陆 黎
21世纪初,中国将20 世纪90 年代美国治理理论称为“新公共治理”(下文简称中国新公共治理)。2006 年,英国学者史蒂芬·奥斯本(Stephen Osborne)在批判传统公共行政和新公共管理基础上提出了“new public governance”,中国学界将其翻译成“新公共治理”(下文简称奥斯本新公共治理)。如此一来,中国话语中的“新公共治理”包含着两种不同内涵。然而,当前我们使用“新公共治理”时,主要指代奥斯本新公共治理,并不会对奥斯本新公共治理和中国新公共治理进行区分。由此,中国的新公共治理研究的理论目标、理论工具和理论思想呈现出碎片化、分散化、模糊化状态。随之而来的问题是,中国新公共治理和奥斯本新公共治理两者地位为何如此?奥斯本新公共治理进入中国时,学界引起了怎样的讨论?中国学者对“新公共治理”的共识是什么?

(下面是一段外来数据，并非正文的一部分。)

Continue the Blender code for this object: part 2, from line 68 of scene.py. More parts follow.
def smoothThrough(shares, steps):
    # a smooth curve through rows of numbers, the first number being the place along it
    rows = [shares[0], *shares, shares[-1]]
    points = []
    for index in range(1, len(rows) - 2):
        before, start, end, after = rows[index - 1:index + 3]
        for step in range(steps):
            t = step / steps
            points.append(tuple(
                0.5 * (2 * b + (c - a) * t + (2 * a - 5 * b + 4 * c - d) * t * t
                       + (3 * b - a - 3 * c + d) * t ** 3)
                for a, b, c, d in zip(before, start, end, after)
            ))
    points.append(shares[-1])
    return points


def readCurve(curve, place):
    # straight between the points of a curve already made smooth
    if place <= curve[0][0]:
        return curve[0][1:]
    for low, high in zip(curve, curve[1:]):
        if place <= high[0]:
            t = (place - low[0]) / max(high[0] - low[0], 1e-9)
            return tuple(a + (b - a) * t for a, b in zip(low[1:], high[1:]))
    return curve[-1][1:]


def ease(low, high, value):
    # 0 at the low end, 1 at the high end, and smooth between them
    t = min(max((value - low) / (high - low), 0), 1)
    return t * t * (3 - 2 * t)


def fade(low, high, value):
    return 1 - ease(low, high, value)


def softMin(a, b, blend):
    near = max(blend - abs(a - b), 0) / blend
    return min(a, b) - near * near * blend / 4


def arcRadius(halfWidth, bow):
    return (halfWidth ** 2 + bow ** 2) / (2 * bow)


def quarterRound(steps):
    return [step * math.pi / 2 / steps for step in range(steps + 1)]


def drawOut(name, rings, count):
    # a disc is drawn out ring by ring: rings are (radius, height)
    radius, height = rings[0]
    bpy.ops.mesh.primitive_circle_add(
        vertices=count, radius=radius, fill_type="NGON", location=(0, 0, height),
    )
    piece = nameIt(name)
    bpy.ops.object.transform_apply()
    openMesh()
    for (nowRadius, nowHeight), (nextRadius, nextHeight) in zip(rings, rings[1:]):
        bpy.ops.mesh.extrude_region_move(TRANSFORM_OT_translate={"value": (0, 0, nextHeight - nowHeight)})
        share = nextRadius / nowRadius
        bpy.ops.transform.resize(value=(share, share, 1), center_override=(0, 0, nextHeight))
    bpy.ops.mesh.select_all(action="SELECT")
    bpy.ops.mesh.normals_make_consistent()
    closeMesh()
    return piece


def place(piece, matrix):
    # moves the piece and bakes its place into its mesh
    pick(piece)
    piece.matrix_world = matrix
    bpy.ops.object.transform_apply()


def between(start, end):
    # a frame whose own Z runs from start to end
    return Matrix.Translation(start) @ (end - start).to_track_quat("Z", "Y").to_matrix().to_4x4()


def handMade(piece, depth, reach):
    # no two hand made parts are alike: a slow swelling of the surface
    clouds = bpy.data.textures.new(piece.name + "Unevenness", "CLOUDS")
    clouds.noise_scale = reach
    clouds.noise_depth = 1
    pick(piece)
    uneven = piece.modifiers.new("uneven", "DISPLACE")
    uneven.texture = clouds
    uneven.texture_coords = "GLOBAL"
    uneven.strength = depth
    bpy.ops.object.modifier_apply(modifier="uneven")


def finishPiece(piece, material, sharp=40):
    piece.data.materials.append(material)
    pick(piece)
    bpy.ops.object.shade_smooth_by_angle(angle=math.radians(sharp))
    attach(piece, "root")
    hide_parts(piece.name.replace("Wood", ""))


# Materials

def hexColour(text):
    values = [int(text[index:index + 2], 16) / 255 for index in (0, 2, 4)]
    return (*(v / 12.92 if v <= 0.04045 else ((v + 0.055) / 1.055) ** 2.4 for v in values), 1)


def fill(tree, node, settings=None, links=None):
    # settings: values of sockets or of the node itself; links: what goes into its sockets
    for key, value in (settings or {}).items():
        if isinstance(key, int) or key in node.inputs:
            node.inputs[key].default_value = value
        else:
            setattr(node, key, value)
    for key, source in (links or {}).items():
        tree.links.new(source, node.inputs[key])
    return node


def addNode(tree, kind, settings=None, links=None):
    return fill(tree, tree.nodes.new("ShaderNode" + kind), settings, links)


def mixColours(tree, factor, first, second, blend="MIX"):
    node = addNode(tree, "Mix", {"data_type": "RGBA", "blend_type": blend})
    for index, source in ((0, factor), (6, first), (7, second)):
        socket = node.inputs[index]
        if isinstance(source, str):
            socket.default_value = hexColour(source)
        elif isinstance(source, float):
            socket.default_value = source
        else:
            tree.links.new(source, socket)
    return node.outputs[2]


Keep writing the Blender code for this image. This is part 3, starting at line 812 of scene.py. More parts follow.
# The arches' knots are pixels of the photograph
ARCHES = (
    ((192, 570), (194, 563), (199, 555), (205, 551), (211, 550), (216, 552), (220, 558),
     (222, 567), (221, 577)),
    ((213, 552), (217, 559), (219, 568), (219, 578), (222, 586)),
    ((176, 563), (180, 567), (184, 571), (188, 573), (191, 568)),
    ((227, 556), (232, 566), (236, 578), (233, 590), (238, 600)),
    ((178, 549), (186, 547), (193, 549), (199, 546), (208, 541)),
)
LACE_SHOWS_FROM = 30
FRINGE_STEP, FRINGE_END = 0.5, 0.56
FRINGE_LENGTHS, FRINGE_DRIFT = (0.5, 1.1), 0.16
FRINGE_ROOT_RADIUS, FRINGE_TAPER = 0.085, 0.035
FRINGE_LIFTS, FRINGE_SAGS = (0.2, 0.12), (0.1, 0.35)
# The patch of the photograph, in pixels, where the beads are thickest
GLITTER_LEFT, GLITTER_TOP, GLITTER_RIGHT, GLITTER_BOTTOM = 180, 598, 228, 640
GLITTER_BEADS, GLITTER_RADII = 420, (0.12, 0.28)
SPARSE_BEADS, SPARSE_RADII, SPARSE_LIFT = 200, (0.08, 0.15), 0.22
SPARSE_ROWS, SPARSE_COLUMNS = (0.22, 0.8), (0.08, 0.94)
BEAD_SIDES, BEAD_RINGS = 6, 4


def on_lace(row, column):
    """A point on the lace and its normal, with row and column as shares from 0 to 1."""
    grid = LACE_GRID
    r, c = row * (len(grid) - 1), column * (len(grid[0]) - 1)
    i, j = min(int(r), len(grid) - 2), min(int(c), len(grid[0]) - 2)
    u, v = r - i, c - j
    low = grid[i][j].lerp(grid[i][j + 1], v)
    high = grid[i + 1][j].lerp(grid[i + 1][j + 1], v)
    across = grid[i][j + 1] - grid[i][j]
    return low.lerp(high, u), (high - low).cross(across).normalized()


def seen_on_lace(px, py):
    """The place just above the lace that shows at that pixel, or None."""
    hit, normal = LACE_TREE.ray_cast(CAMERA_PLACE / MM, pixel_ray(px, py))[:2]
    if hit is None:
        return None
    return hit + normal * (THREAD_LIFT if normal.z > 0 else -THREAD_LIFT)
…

为使中国对新公共治理理论范式理解更为精准,文章根据“中国在新公共治理的研究方面做了什么”这一问题,首先以历史研究法梳理中国“新公共治理”词语的产生与发展以及奥斯本(Stephen Osborne)为代表的的新公共治理的引入、应用与发展;然后,归纳奥斯本新公共治理研究现状;最后,反思中国新公共治理理论与实践,进而展望中国特色新公共治理方面的作为和前景。研究结果展现了中国在新公共治理方面的作为和前景。从理论和实践上来说,本研究给研究者和其他感兴趣的读者展示中国新公共治理演进的整个脉络,使他们更好地理解新公共治理在未来的应用和发展。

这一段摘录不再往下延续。